The Pensions Board is the statutory body established by The Pensions Act 1990 to regulate occupational pension schemes, trust based RACs and Personal Retirement Savings Accounts (PRSAs) and to advise the Minister for Social Protection on overall pension policy development. See www.pensionsboard.ie

Under the Act, the Board has power to investigate the state and conduct of Irish pension schemes, and to ensure that trustees, employers, pension administrators and their advisers comply with the obligations they owe to current and former employees in relation to their pension contributions and benefits.

The Board’s powers allow it to conduct on-site visits without notice, seize and copy relevant documents, enter dwellings on foot of a warrant, and to prosecute and or sue any person that contravenes the provisions of the Act.

The Construction Workers Pension Scheme (“CWPS”)

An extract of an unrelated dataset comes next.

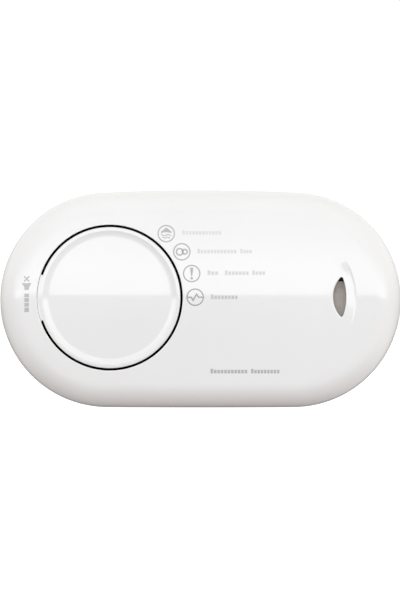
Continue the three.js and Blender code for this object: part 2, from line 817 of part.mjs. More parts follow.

CWPS is an occupational pension scheme approved by the Revenue Commissioners and registered with the Pensions Board.  It was established pursuant to a Registered Employment Agreement (“REA”) on Construction Industry Pensions, Assurance and Sick Pay, which is registered by the Labour Court and was concluded between employers and employee organisations operating in the construction industry.

Under the REA, all employers operating in the construction industry are required to become a party to an approved contributory pension scheme to provide pension and death-in-service benefits to employees. These obligations are discharged by deducting pension contributions from their employees and remitting them to CWPS or another appropriate scheme.